→ **STATED TASK**: Would you write out the entries below, every one of them, exactly?

→ **PROVIDED ENTRIES**:
* Begin *

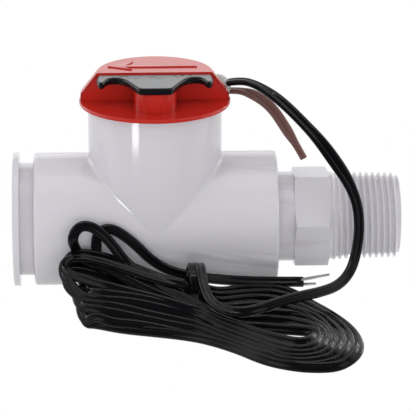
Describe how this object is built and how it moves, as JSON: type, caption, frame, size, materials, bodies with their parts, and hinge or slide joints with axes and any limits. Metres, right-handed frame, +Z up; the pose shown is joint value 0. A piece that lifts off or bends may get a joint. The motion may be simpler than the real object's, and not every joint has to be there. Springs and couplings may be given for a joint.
{
  "type": "paddle flow switch",
  "caption": "Plastic pipe tee with a threaded inlet, a flanged slip outlet and a red capped branch that holds a hinged paddle switch, with a lift-to-test grip and a hank of twin lead.",
  "frame": {"origin": "middle of the base of the pipe fitting and cap, without the cords, on the floor", "axes": "+X along the run towards the threaded inlet, +Z up along the branch to the cap, -Y the front, where the test grip is cut into the cap"},
  "size_m": [0.1146, 0.0998, 0.0652],
  "materials": {
    "pvc_white": "smooth gloss, moulded",
    "abs_red": "smooth gloss, moulded",
    "grip_black": "smooth gloss, moulded",
    "label_silver": "satin foil",
    "cord_black": "gloss insulation",
    "cord_brown": "gloss insulation",
    "tinned_wire": "tinned strands",
    "sealing_compound": "cloudy",
    "cup_plastic": "moulded",
    "rubber_black": "moulded",
    "reed_glass": "clear green",
    "epoxy_dark": "cast",
    "board_green": "laminate",
    "splice_sleeve": "shrunk sleeve",
    "stainless": "ground",
    "spring_steel": "drawn wire",
    "magnet_nickel": "plated",
    "paddle_plastic": "moulded"
  },
  "bodies": {
    "housing": {"tee_body": "pvc_white", "outlet_bushing": "pvc_white", "inlet_bushing": "pvc_white", "inlet_adapter": "pvc_white", "cap_body": "abs_red", "lead_seal": "sealing_compound", "switch_cup": "cup_plastic", "cup_seal": "rubber_black", "reed_switch": "reed_glass", "reed_leads": "tinned_wire", "potting": "epoxy_dark", "switch_board": "board_green", "lead_splices": "splice_sleeve", "hinge_pin": "stainless", "pin_clips": "stainless", "return_spring": "spring_steel", "plunger_spring": "spring_steel", "plunger_seal": "rubber_black", "cord_lead": "cord_black", "cord_tail": "cord_black", "brown_lead": "cord_brown", "cord_hank": "cord_black", "conductor_ends": "tinned_wire"},
    "paddle": {"paddle_arm": "paddle_plastic", "paddle_vane": "stainless", "vane_rivets": "stainless", "paddle_magnet": "magnet_nickel"},
    "test_grip": {"test_handle": "grip_black", "handle_label": "label_silver", "test_plunger": "stainless", "test_magnet": "magnet_nickel", "plunger_clip": "spring_steel"}
  },
  "joints": [
    {"name": "paddle_swing", "type": "hinge", "parent": "housing", "child": "paddle", "pos_m": [-0.01515, 0, 0.0329], "axis": [0, 1, 0], "range_deg": [0, 35], "stiffness_Nm_per_rad": 0.0005, "springref_deg": -11.46, "deforming": ["return_spring"]},
    {"name": "handle_lift", "type": "slide", "parent": "housing", "child": "test_grip", "axis": [0, 0, 1], "range_m": [0, 0.005], "stiffness_N_per_m": 150, "springref_m": -0.004, "deforming": ["plunger_spring"]}
  ]
}
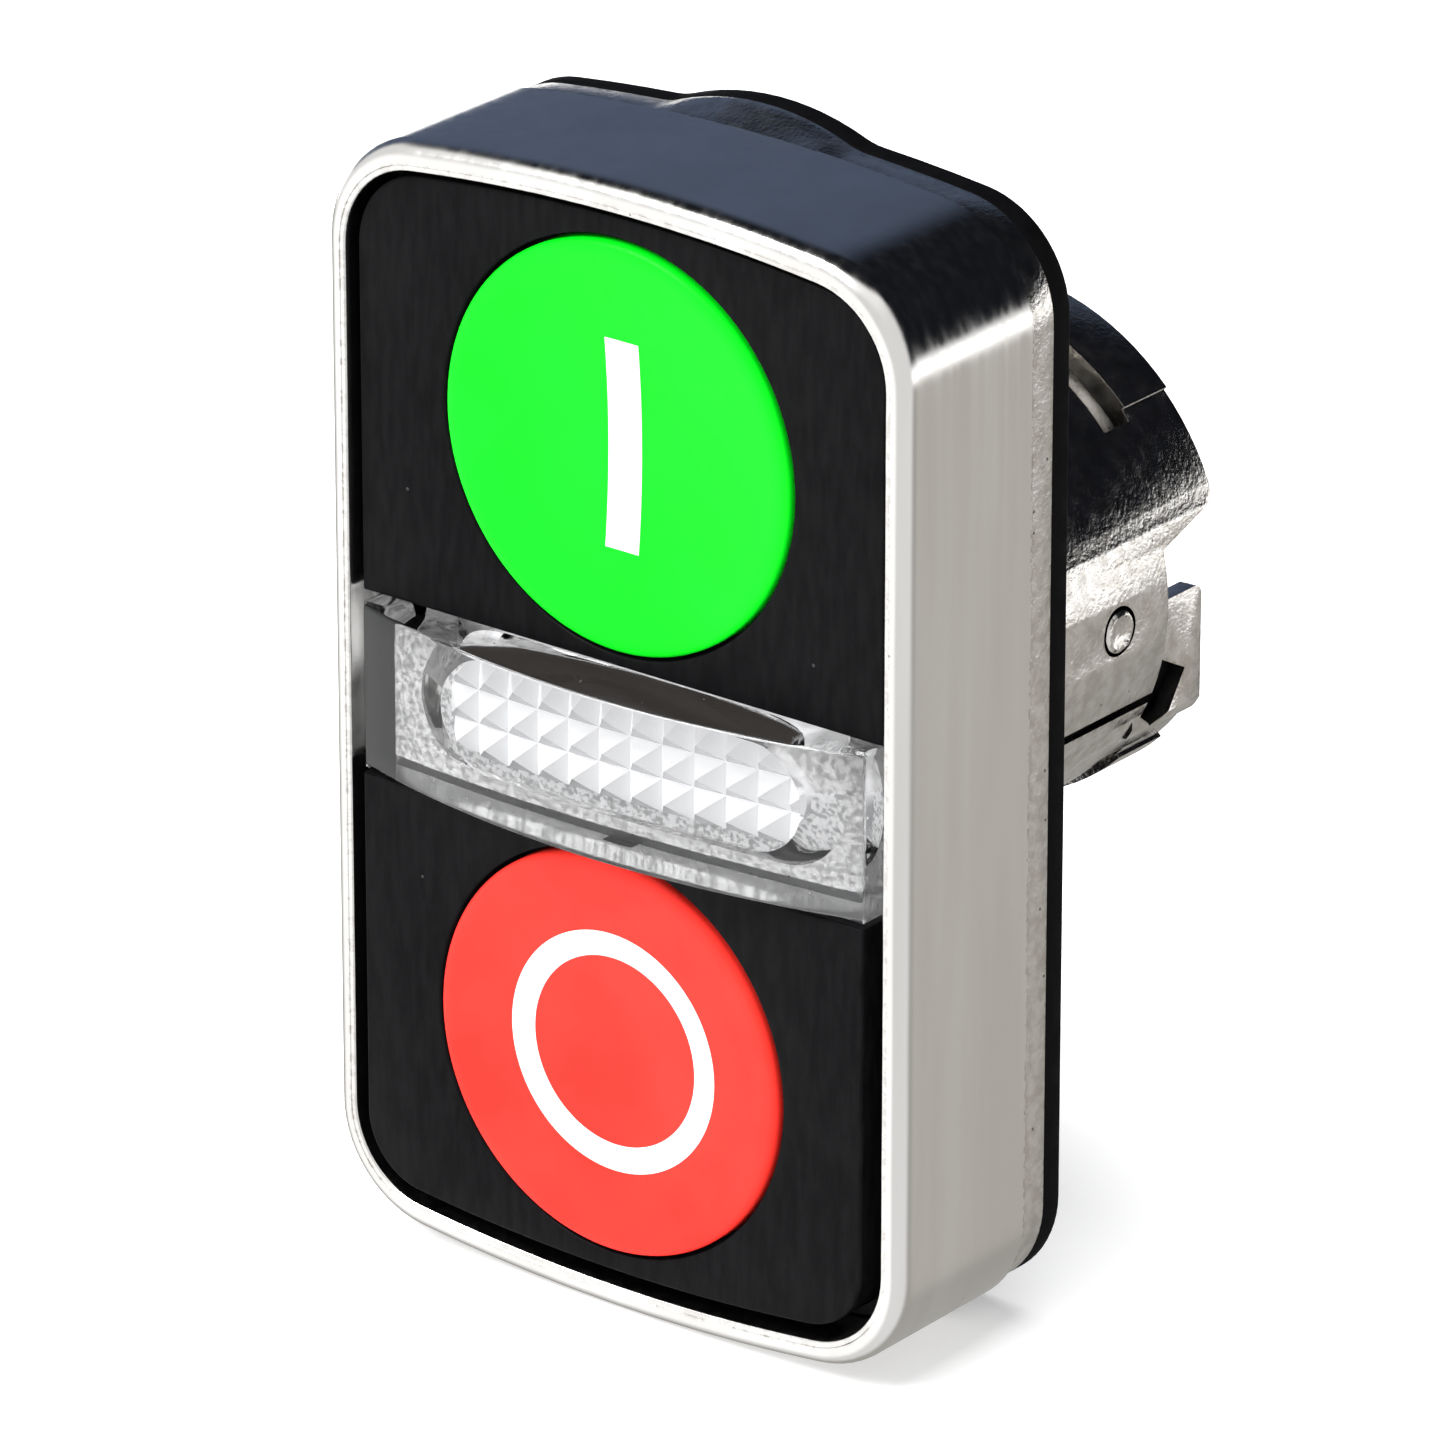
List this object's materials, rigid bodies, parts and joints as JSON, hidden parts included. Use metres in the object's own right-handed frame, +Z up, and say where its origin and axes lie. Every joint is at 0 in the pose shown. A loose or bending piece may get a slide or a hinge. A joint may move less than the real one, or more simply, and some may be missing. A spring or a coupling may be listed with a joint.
{
  "type": "double push button head",
  "caption": "Double-headed illuminated push-button head: chromed bezel, flush start and proud stop button, clear pilot lens, round tail for a panel hole.",
  "frame": {"origin": "on the tail's axis, in the plane where the panel gasket's back face seats on the panel", "axes": "+Y runs back along the tail into the panel, so the buttons face -Y; +Z is up, towards the green button; +X is to the right seen from the front"},
  "size_m": [0.03, 0.0297, 0.0506],
  "materials": {
    "chromed_zinc": "polished rim, satin sides",
    "plated_tail": "bright plated casting",
    "gasket_rubber": "matte",
    "black_plastic": "satin",
    "inner_black": "matte",
    "spring_steel": "drawn",
    "clear_lens": "polished clear polycarbonate",
    "prism_white": "glossy prisms",
    "holder_grey": "frosted",
    "green_plastic": "satin moulded",
    "red_plastic": "satin moulded",
    "white_plastic": "satin moulded"
  },
  "bodies": {
    "head": {"bezel_frame": "chromed_zinc", "mounting_body": "plated_tail", "panel_gasket": "gasket_rubber", "carrier_frame": "inner_black", "spring_plate": "spring_steel", "upper_surround": "black_plastic", "lower_surround": "black_plastic", "lens": "clear_lens", "diffuser": "prism_white", "diffuser_holder": "holder_grey", "light_guide": "clear_lens", "tail_insert": "inner_black", "insert_pin": "plated_tail", "green_spring": "spring_steel", "green_seal": "gasket_rubber", "red_spring": "spring_steel", "red_seal": "gasket_rubber"},
    "green_button": {"green_cap": "green_plastic", "green_mark": "white_plastic", "green_plunger": "inner_black"},
    "red_button": {"red_cap": "red_plastic", "red_mark": "white_plastic", "red_plunger": "inner_black"}
  },
  "joints": [
    {"name": "green_press", "type": "slide", "parent": "head", "child": "green_button", "axis": [0, 1, 0], "range_m": [0, 0.004], "stiffness_N_per_m": 600, "springref_m": -0.003, "deforming": ["green_spring"]},
    {"name": "red_press", "type": "slide", "parent": "head", "child": "red_button", "axis": [0, 1, 0], "range_m": [0, 0.004], "stiffness_N_per_m": 600, "springref_m": -0.003, "deforming": ["red_spring"]}
  ]
}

* End *

→ **EXERCISE RESPONSE**:
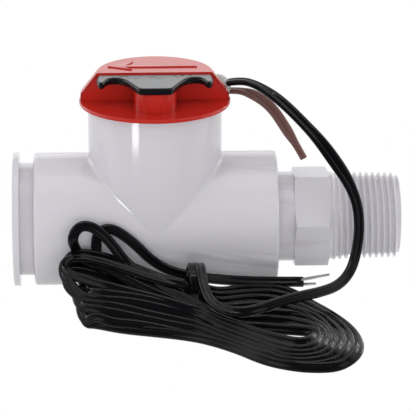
Describe how this object is built and how it moves, as JSON: type, caption, frame, size, materials, bodies with their parts, and hinge or slide joints with axes and any limits. Metres, right-handed frame, +Z up; the pose shown is joint value 0. A piece that lifts off or bends may get a joint. The motion may be simpler than the real object's, and not every joint has to be there. Springs and couplings may be given for a joint.
{
  "type": "paddle flow switch",
  "caption": "Plastic pipe tee with a threaded inlet, a flanged slip outlet and a red capped branch that holds a hinged paddle switch, with a lift-to-test grip and a hank of twin lead.",
  "frame": {"origin": "middle of the base of the pipe fitting and cap, without the cords, on the floor", "axes": "+X along the run towards the threaded inlet, +Z up along the branch to the cap, -Y the front, where the test grip is cut into the cap"},
  "size_m": [0.1146, 0.0998, 0.0652],
  "materials": {
    "pvc_white": "smooth gloss, moulded",
    "abs_red": "smooth gloss, moulded",
    "grip_black": "smooth gloss, moulded",
    "label_silver": "satin foil",
    "cord_black": "gloss insulation",
    "cord_brown": "gloss insulation",
    "tinned_wire": "tinned strands",
    "sealing_compound": "cloudy",
    "cup_plastic": "moulded",
    "rubber_black": "moulded",
    "reed_glass": "clear green",
    "epoxy_dark": "cast",
    "board_green": "laminate",
    "splice_sleeve": "shrunk sleeve",
    "stainless": "ground",
    "spring_steel": "drawn wire",
    "magnet_nickel": "plated",
    "paddle_plastic": "moulded"
  },
  "bodies": {
    "housing": {"tee_body": "pvc_white", "outlet_bushing": "pvc_white", "inlet_bushing": "pvc_white", "inlet_adapter": "pvc_white", "cap_body": "abs_red", "lead_seal": "sealing_compound", "switch_cup": "cup_plastic", "cup_seal": "rubber_black", "reed_switch": "reed_glass", "reed_leads": "tinned_wire", "potting": "epoxy_dark", "switch_board": "board_green", "lead_splices": "splice_sleeve", "hinge_pin": "stainless", "pin_clips": "stainless", "return_spring": "spring_steel", "plunger_spring": "spring_steel", "plunger_seal": "rubber_black", "cord_lead": "cord_black", "cord_tail": "cord_black", "brown_lead": "cord_brown", "cord_hank": "cord_black", "conductor_ends": "tinned_wire"},
    "paddle": {"paddle_arm": "paddle_plastic", "paddle_vane": "stainless", "vane_rivets": "stainless", "paddle_magnet": "magnet_nickel"},
    "test_grip": {"test_handle": "grip_black", "handle_label": "label_silver", "test_plunger": "stainless", "test_magnet": "magnet_nickel", "plunger_clip": "spring_steel"}
  },
  "joints": [
    {"name": "paddle_swing", "type": "hinge", "parent": "housing", "child": "paddle", "pos_m": [-0.01515, 0, 0.0329], "axis": [0, 1, 0], "range_deg": [0, 35], "stiffness_Nm_per_rad": 0.0005, "springref_deg": -11.46, "deforming": ["return_spring"]},
    {"name": "handle_lift", "type": "slide", "parent": "housing", "child": "test_grip", "axis": [0, 0, 1], "range_m": [0, 0.005], "stiffness_N_per_m": 150, "springref_m": -0.004, "deforming": ["plunger_spring"]}
  ]
}
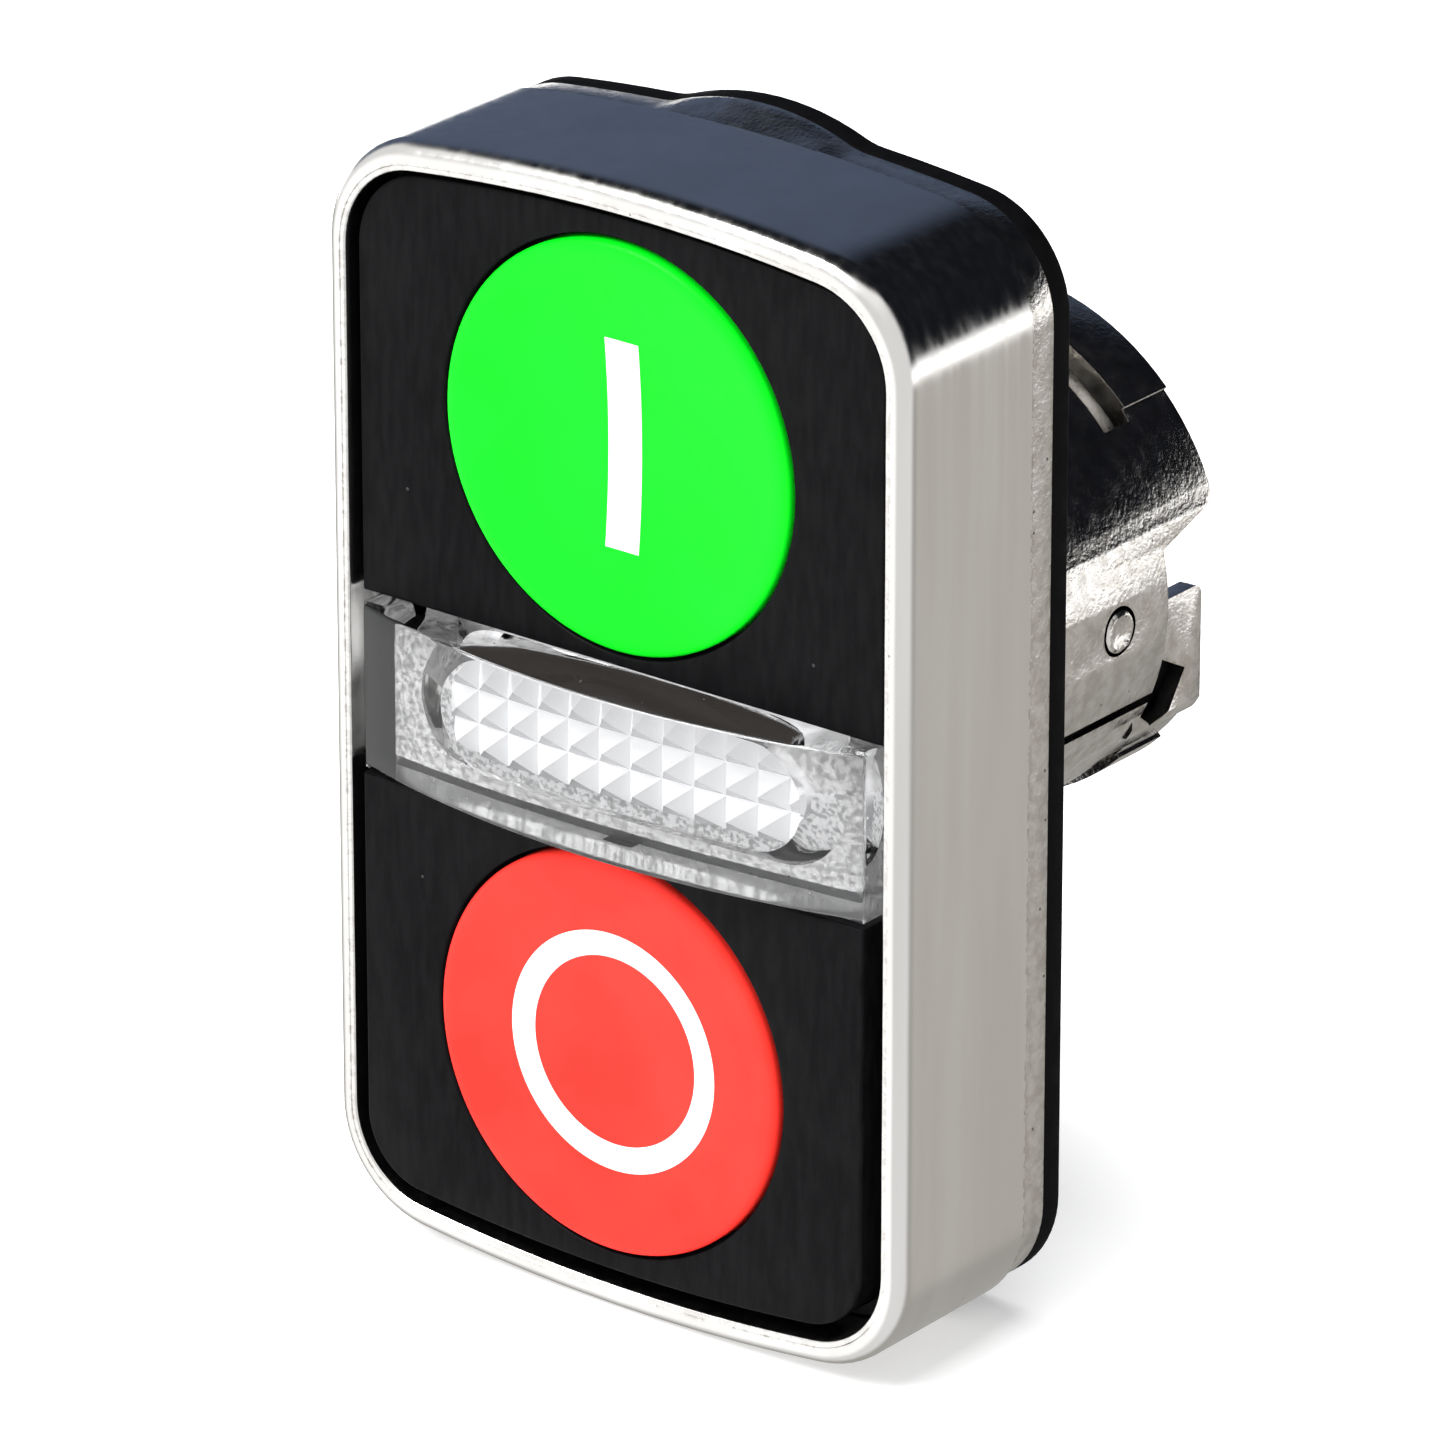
List this object's materials, rigid bodies, parts and joints as JSON, hidden parts included. Use metres in the object's own right-handed frame, +Z up, and say where its origin and axes lie. Every joint is at 0 in the pose shown. A loose or bending piece may get a slide or a hinge. A joint may move less than the real one, or more simply, and some may be missing. A spring or a coupling may be listed with a joint.
{
  "type": "double push button head",
  "caption": "Double-headed illuminated push-button head: chromed bezel, flush start and proud stop button, clear pilot lens, round tail for a panel hole.",
  "frame": {"origin": "on the tail's axis, in the plane where the panel gasket's back face seats on the panel", "axes": "+Y runs back along the tail into the panel, so the buttons face -Y; +Z is up, towards the green button; +X is to the right seen from the front"},
  "size_m": [0.03, 0.0297, 0.0506],
  "materials": {
    "chromed_zinc": "polished rim, satin sides",
    "plated_tail": "bright plated casting",
    "gasket_rubber": "matte",
    "black_plastic": "satin",
    "inner_black": "matte",
    "spring_steel": "drawn",
    "clear_lens": "polished clear polycarbonate",
    "prism_white": "glossy prisms",
    "holder_grey": "frosted",
    "green_plastic": "satin moulded",
    "red_plastic": "satin moulded",
    "white_plastic": "satin moulded"
  },
  "bodies": {
    "head": {"bezel_frame": "chromed_zinc", "mounting_body": "plated_tail", "panel_gasket": "gasket_rubber", "carrier_frame": "inner_black", "spring_plate": "spring_steel", "upper_surround": "black_plastic", "lower_surround": "black_plastic", "lens": "clear_lens", "diffuser": "prism_white", "diffuser_holder": "holder_grey", "light_guide": "clear_lens", "tail_insert": "inner_black", "insert_pin": "plated_tail", "green_spring": "spring_steel", "green_seal": "gasket_rubber", "red_spring": "spring_steel", "red_seal": "gasket_rubber"},
    "green_button": {"green_cap": "green_plastic", "green_mark": "white_plastic", "green_plunger": "inner_black"},
    "red_button": {"red_cap": "red_plastic", "red_mark": "white_plastic", "red_plunger": "inner_black"}
  },
  "joints": [
    {"name": "green_press", "type": "slide", "parent": "head", "child": "green_button", "axis": [0, 1, 0], "range_m": [0, 0.004], "stiffness_N_per_m": 600, "springref_m": -0.003, "deforming": ["green_spring"]},
    {"name": "red_press", "type": "slide", "parent": "head", "child": "red_button", "axis": [0, 1, 0], "range_m": [0, 0.004], "stiffness_N_per_m": 600, "springref_m": -0.003, "deforming": ["red_spring"]}
  ]
}